Before joining the ASX boards, pre-IPO hopefuls need to submit a prospectus with ASIC, the corporate regulator.
A prospectus contains information about management, revenue projections and how funds will be deployed — all crucial in the development of an IPO investor manual.
So, you want to list on the ASX…
“The prospectus should include an answer for two simple questions – why are they listing and what are they using the funds for?”, Dawes says.
“There needs to be a clear statement in prospectus and it’s usually on Page 1 — a note from the managing director or CEO saying ‘this is what we’re going to be doing with these funds’.”
That brings us to one of the most tricky and subjective aspects of the IPO game – valuation.
“Pretty much everything on day one comes back to how the IPO’s priced,” Dawes said.

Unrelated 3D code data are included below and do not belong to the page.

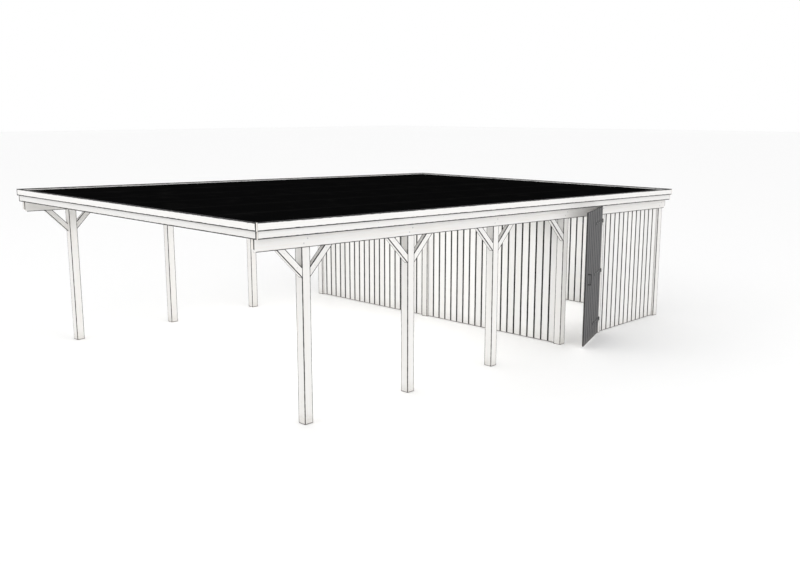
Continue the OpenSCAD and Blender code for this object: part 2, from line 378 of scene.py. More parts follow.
# %% Node group for worn edges and edge lines
edge_group, t, given, result = effect(
    "timber_edges",
    [("Width", 0.003), ("Breakup", 0.6), ("Line", 0.006), ("End scale", 1.0), ("End grain", 1.0)],
    ["Wear", "Line", "Side"])
p, h = t.parts(t.attribute("place")["Vector"]), t.parts(t.attribute("half")["Vector"])
a, b, c = (t.math("SUBTRACT", h[i], t.math("ABSOLUTE", p[i])) for i in range(3))


def second_smallest(to_end):
    """The middle one of the distances to the end, the side and the face."""
    return t.math("MAXIMUM", t.math("MINIMUM", to_end, b),
                  t.math("MINIMUM", t.math("MAXIMUM", to_end, b), c))


near = second_smallest(a)
near_line = second_smallest(t.math("MULTIPLY", a, given["End scale"]))
spots = t.noise(t.attribute("place")["Vector"], 38.0, 4.0, 0.65)
reach = t.math("MULTIPLY", given["Width"], t.math("MULTIPLY", t.ramp(spots, 0.45, 0.72), 2.0))
worn = t.ramp(t.math("DIVIDE", near, t.math("ADD", reach, 0.0002)), 1.0, 0.3)
t.tree.links.new(t.math("MULTIPLY", worn, given["Breakup"]), result["Wear"])
uneven = t.ramp(t.noise(t.attribute("place")["Vector"], 16.0, 3.0), 0.3, 0.7, 0.85, 1.15)
drawn = t.ramp(t.math("DIVIDE", near_line, t.math("MULTIPLY", given["Line"], uneven)), 1.05, 0.75)
at_end = t.math("LESS_THAN", a, 2 * END_FACE)
bare_end = t.math("MULTIPLY", at_end, t.math("SUBTRACT", 1.0, given["End grain"]))
t.tree.links.new(t.math("MULTIPLY", drawn, t.math("SUBTRACT", 1.0, bare_end)), result["Line"])
# The narrow sides of a board are darkened here: primer on its edges, and where boards stand in a row, painted
# shade in the gaps between them.
t.tree.links.new(t.ramp(b, 3.6 * MM, 2.0 * MM), result["Side"])
print("edges:", len(edge_group.nodes), "nodes")

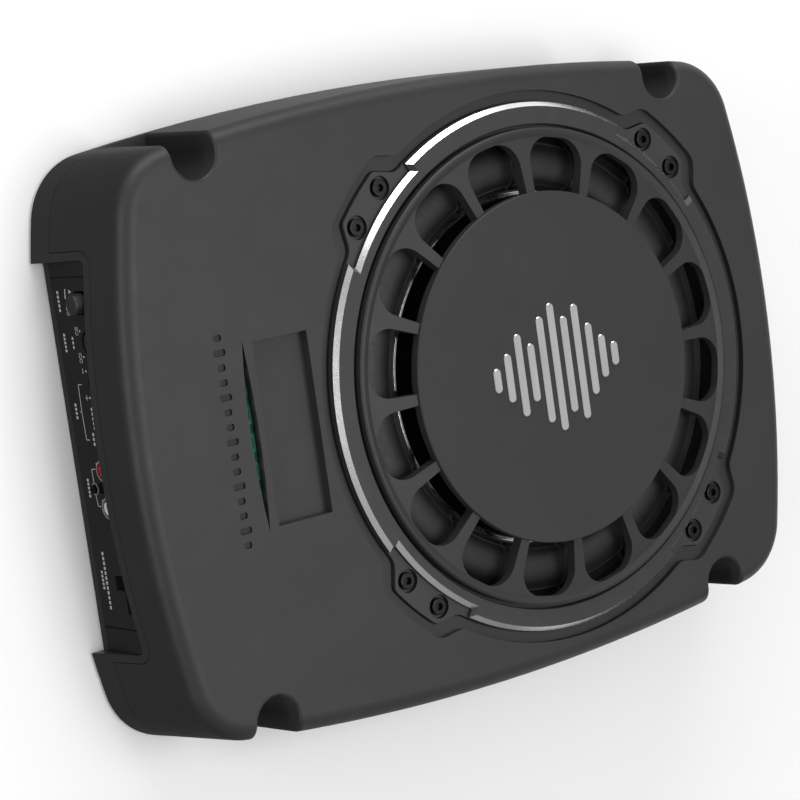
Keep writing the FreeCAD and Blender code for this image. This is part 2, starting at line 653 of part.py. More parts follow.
def grille_opening():
    """One opening between two spokes, centred on +X."""
    half_pitch = 180 / SPOKE_COUNT

    def corner(radius, half_width, side):
        angle = half_pitch - math.degrees(math.asin(half_width / radius))
        return polar(radius, side * angle, DISC_BOTTOM - 10)

    inner_a = corner(GRILLE_OPENING_INNER, SPOKE_HALF_WIDTH_INNER, 1)
    inner_b = corner(GRILLE_OPENING_INNER, SPOKE_HALF_WIDTH_INNER, -1)
    outer_a = corner(GRILLE_OPENING_OUTER, SPOKE_HALF_WIDTH_OUTER, 1)
    outer_b = corner(GRILLE_OPENING_OUTER, SPOKE_HALF_WIDTH_OUTER, -1)
    low = DISC_BOTTOM - 10
    wire = Part.Wire([
        Part.Arc(inner_b, polar(GRILLE_OPENING_INNER, 0, low), inner_a).toShape(),
        Part.makeLine(inner_a, outer_a),
        Part.Arc(outer_a, polar(GRILLE_OPENING_OUTER, 0, low), outer_b).toShape(),
        Part.makeLine(outer_b, inner_b)])
    opening = Part.Face(wire).extrude(Vector(0, 0, 20))
    far = [edge for edge in opening.Edges
           if abs(edge.Vertexes[0].Z - edge.Vertexes[-1].Z) > 1
           and edge.CenterOfMass.x - DRIVER_X > 85]
    return opening.makeFillet(OPENING_CORNER, far)


def grille():
    """Raised rim, sixteen flared spokes and the hub that carries the disc."""
    rim_top = 57.0
    profile = [(58.0, 53.2), (73.0, 53.2), (GRILLE_OPENING_OUTER, 52.4), (95.2, FLANGE_TOP - 0.6),
               (97.3, FLANGE_TOP - 0.6), (97.3, FLANGE_TOP), (GRILLE_OUTER, FLANGE_TOP),
               (GRILLE_OUTER, rim_top - 0.8), (97.6, rim_top - 0.2), (96.8, rim_top),
               (96.0, rim_top - 0.2), (GRILLE_OPENING_OUTER, 56.2), (DISC_RADIUS - 2, 58.6),
               (DISC_RADIUS - 2, DISC_BOTTOM - 0.02), (58.0, DISC_BOTTOM - 0.02)]
    body = turned(profile)
    opening = grille_opening()
    half_pitch = 180 / SPOKE_COUNT
    return body.cut([turn(opening, half_pitch * (2 * i + 1)) for i in range(SPOKE_COUNT)])


def centre_disc():
    """Plain disc that covers the hub, let in between the spokes' inner ends."""
    disc = turned([(0, DISC_BOTTOM), (DISC_RADIUS - 2.05, DISC_BOTTOM),
                   (DISC_RADIUS - 2.05, 58.7), (DISC_RADIUS, 58.7),
                   (DISC_RADIUS, DISC_TOP - 0.4), (DISC_RADIUS - 0.4, DISC_TOP),
                   (0, DISC_TOP)])
    skirt = turned([(DISC_RADIUS - 1.4, DISC_BOTTOM), (DISC_RADIUS, DISC_BOTTOM),
                    (DISC_RADIUS, 58.75), (DISC_RADIUS - 2.1, 58.75)])
    opening = grille_opening()
    half_pitch = 180 / SPOKE_COUNT
    clear = join([turn(opening, half_pitch * (2 * i + 1)) for i in range(SPOKE_COUNT)])
    return join([disc] + skirt.common(clear).Solids)


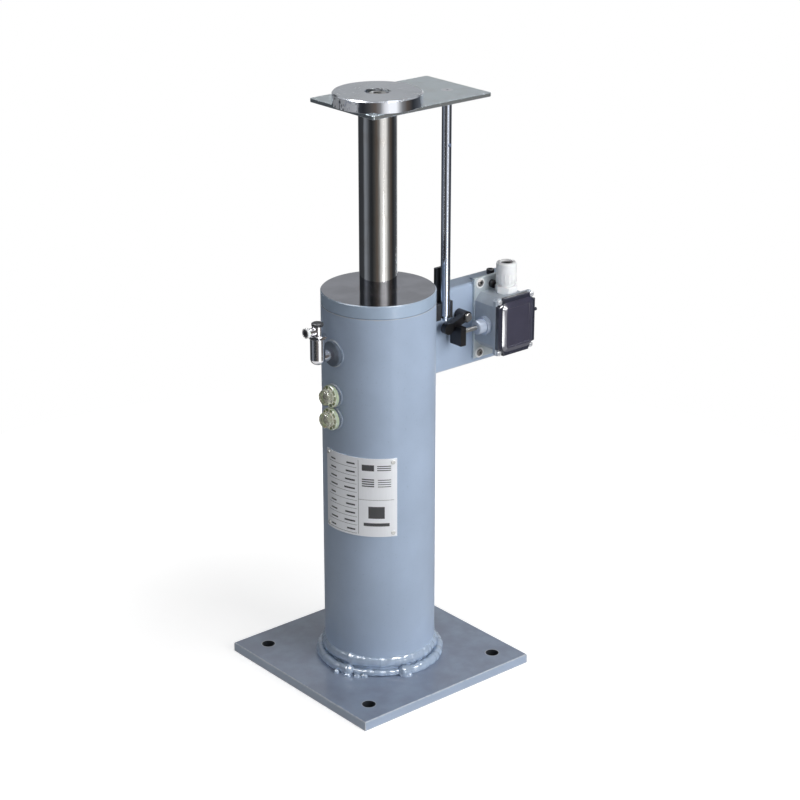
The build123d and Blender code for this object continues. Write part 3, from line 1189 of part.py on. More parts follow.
PARTS = (
    base_plate, base_weld, outer_tube, cylinder_seat, seat_o_ring, foot_valve_plate, foot_valve_cage,
    pressure_cylinder, cylinder_cap, cap_o_ring, cap_set_screw, guide_bush, rod_seal, wiper_ring,
    plunger_tube, plunger_plug, piston, piston_rings, rebound_sleeve, return_spring,
    head_plate, strike_disc, head_bolt, switch_rod, rod_screw,
    filler_boss, filler_elbow, filler_collar, vent_tee, vent_cap, side_port_ring, side_port_plug,
    sight_bosses, sight_seals, sight_plugs, sight_domes, nameplate, nameplate_rivets,
    switch_bracket, bracket_welds, adapter_plate, adapter_screws, clamp_screws,
    rod_guide, rod_guide_screws, switch_body, cover_gasket, switch_cover, cover_screws,
    contact_block, plunger_hub, switch_pin, gland_body, gland_nut, gland_seal,
    trip_lever, lever_pivot_pin,
)

os.makedirs("parts", exist_ok=True)
for make in PARTS:
    export_step(make(), f"parts/{make.__name__}.step")
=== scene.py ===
"""The finishes, welds, print and fine detail of a lift pit's oil buffer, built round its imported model."""

import json
import logging
import math
from dataclasses import dataclass, replace
from enum import Enum
from typing import ClassVar

import bmesh
import bpy
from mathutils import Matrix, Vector

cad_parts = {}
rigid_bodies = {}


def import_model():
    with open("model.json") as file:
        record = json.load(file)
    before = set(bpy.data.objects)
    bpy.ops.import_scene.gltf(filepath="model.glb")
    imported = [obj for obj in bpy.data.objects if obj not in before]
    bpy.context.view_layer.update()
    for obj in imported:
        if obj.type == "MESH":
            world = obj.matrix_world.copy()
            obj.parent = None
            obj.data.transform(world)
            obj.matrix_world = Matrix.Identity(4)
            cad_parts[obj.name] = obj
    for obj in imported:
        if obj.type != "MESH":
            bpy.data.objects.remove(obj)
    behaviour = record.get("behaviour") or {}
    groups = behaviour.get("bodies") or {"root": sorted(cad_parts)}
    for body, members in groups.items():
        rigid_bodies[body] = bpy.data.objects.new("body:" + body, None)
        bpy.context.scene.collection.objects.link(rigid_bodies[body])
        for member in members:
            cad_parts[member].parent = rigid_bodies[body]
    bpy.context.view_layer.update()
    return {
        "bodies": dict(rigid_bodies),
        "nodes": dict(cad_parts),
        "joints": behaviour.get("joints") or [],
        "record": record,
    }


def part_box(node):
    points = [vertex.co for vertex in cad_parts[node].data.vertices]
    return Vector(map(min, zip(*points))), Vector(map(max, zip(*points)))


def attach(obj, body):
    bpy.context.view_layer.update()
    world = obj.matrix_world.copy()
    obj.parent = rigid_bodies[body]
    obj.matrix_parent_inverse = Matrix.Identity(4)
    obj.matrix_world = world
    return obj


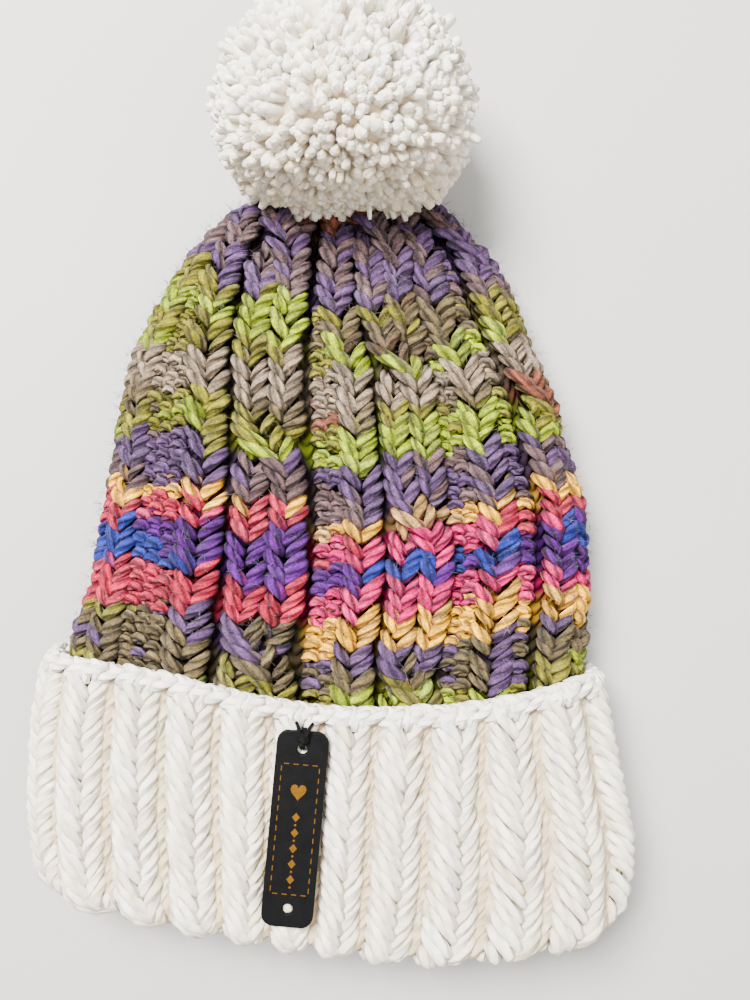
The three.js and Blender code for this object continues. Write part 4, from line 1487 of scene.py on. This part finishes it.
# A soft light panel that faces the hat
def add_light(name, place, size, power):
    lamp = bpy.data.lights.new(name, "AREA")
    lamp.size = size
    lamp.energy = power
    light = bpy.data.objects.new(name, lamp)
    light.location = place
    light.rotation_euler = (-Vector(place)).to_track_quat("-Z", "Y").to_euler()
    bpy.context.scene.collection.objects.link(light)


# A plain floor, a light panel at the upper left, and weaker ones to fill the shade
def make_studio():
    floor_reach = 1.5
    bm = bmesh.new()
    bmesh.ops.create_grid(bm, x_segments=1, y_segments=1, size=floor_reach)
    mesh = bpy.data.meshes.new("floor")
    bm.to_mesh(mesh)
    bm.free()
    floor = bpy.data.objects.new("floor", mesh)
    mesh.materials.append(pale_floor())
    bpy.context.scene.collection.objects.link(floor)
    for panel in light_panels:
        add_light(panel["name"], panel["place"], panel["size"], panel["power"])
    world = bpy.data.worlds.new("studio")
    world.use_nodes = True
    background = world.node_tree.nodes["Background"]
    background.inputs["Color"].default_value = daylight
    background.inputs["Strength"].default_value = daylight_strength
    bpy.context.scene.world = world


# A camera that looks straight down, with the photo's lens
def make_camera():
    lens = bpy.data.cameras.new("camera")
    lens.sensor_fit = "VERTICAL"
    lens.sensor_height = sensor_height
    lens.lens = sensor_height * focal_pixels / image_height
    lens.clip_start = 0.01
    camera = bpy.data.objects.new("camera", lens)
    camera.location = (camera_over[0] / 1000, camera_over[1] / 1000, camera_height / 1000)
    bpy.context.scene.collection.objects.link(camera)
    bpy.context.scene.camera = camera


make_camera()
make_studio()

body_backing = make_body_backing()
body_pieces = make_body_yarn()
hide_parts("hat_body")

cuff_backing = make_cuff_backing()
cuff_pieces = make_cuff_yarn()
cuff_edge = make_cuff_edge()
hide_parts("cuff")

pompom_core = make_pompom_core()
make_pompom()
make_pompom_ends()
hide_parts("pompom")

label = make_label(grained_leather())
foil = pressed_foil()
make_label_border(foil)
make_label_marks(foil)
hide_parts("leather_label")
tie = make_tie()
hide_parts("label_tie")

fuzz_paths, fuzz_facings = body_yarn(body_sections[:2], ("knit", "cable"))
make_fuzz(fuzz_paths, fuzz_facings, with_twist(stripe_colour(fuzz_paths[:, 2])))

“So you want a valuation that’s going to give an indication of growth of the business. But it’s a tussle at this point between what shareholders want and how much money the company wants.”
Is there an exact science when it comes to listing valuations? “Probably not,” Dawes says.
Valuation multiples above 10x revenue are too high, whereas 4-5x ongoing revenues “might be the level that you’d look at a valuation”. However, it’s a balancing act.
In that context, industry comparables are a useful guide. But valuation multiples ultimately come down to “what investors are willing to pay and what the company wants, and you’ve got to get it right”, Dawes says.
To help with the judgment calls, Dawes said he has two golden rules for a simplified decision-making process.
The first golden rule concerns the IPO listing price.
“If a company comes to market and price gets re-rated – either up or down — you walk away,” he says.
“If it gets priced lower they’re going to say, “well it’s better value for you’, but that just means they’re struggling to attract funding.”
“So any kind of change in the direction of the IPO from the original prospectus – don’t go near it.”
Dawes’ second golden rule? “Never buy from private equity.”
He cited Myer as a prime example, where the department store’s PE backers sold their shares into its 2009 float at $4.10 and made a profit of $1.5 billion. Myer shares closed yesterday at 38c.
If you’ve done your homework and invested in a stock that’s made a successful listing, Dawes says patience is a virtue.
“If a stock has traded at a premium to its listing price and stays there, there’s a good chance it’s going to move sideways for a good 6-8 months,” Dawes said.
“So don’t do anything, because a lot of that growth is already baked in.”
“A classic example is Aussie Broadband (ASX:ABB). They had a $1 listing price, came on at $1.80 and they’re currently at $2.”
“It’s a great business, but it’s not going to do anything because it’s already realised a premium.”
“Then you look for the next quarterly update. Is it an upgrade or a downgrade, and how does it compare to the prospectus numbers?”
“A prospectus will always give you a 12-month forecast. So if they fall short of prospectus numbers, it usually means the stock falls sharply. If they upgrade, then you want to stay in.”
With a mad IPO rush on the cards to end the year, Dawes concluded with a word of warning not to get too caught up in the hype.
“In this market, corporates have a small window coming up to Christmas where they need to get their IPOs done,” he says.
“After December 24, it’s quieter until February. There’s less eyeballs on it, no instos are looking at it and that can be quite negative for a stock.”
“So I’d be really careful about investing in anything leading up until Christmas. There might still be a couple but I think picking winners will be pretty tough.”